Commercial property owner David Gadja, who owns properties in Hollywood including the building housing St. Felix on Cahuenga Boulevard and in Hollywood, told the commission he headed up a group four or five years ago  that was trying to get hotels to come to Hollywood because “there were zero.” He said he didn’t understand where the anti-hotel sentiment was coming from.

“The thing that brings people to Hollywood is Hollywood,” Gadja said. “It’s not only affordable housing, it’s the commercial infrastructure. If we do away with that, nobody’s going to come to Hollywood.” 

Planning staff had recommended that hotels only be required to get a conditional use permit in the event that they were proposed for a certain area within the plan, if they were going to directly displace existing residential uses. Planners said that hotel uses were already fairly restricted, as they are not permitted in residential areas and need a conditional use permit in other areas in the plan.

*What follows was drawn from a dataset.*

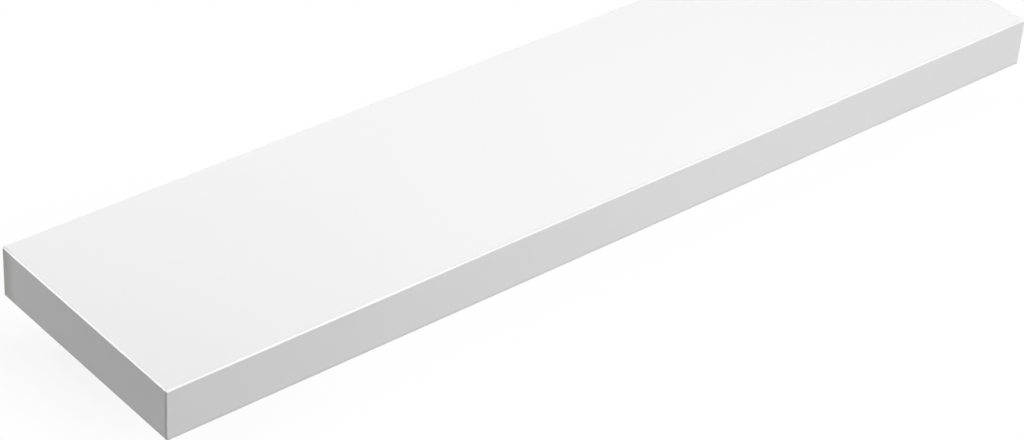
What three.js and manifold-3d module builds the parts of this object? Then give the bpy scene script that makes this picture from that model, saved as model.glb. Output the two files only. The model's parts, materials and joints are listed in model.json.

The planning commission voted in favor of accepting the staff recommendations as they related to hotels.

Community plans guide development in neighborhoods across the city, outlining which uses are allowed and where they can go down to the city block level. Hollywood, Boyle Heights and Downtown Los Angeles’ plans are among those being updated now. But the Hollywood Community Plan has unique circumstances.

The city approved an update to the plan in 2012, but faced a legal challenge to it after it was adopted. Three groups — Fix the City, the La Mirada Avenue Neighborhood Association and SaveHollywood.org — said that the updated plan relied on outdated demographic data and that the alternatives proposed in the environmental impact report were not adequately looked into.

A 2014 Los Angeles County Superior Court decision found in favor of the groups and the plan was ultimately rescinded. The area is currently operating under the guidelines of the 1988 plan. 

The plan still has to go before the full Los Angeles City Council.

CORRECTION, MARCH 19, 10:30 A.M. PT: An earlier version of this story did not correctly identify the plan update as the draft. This story and headline have been updated.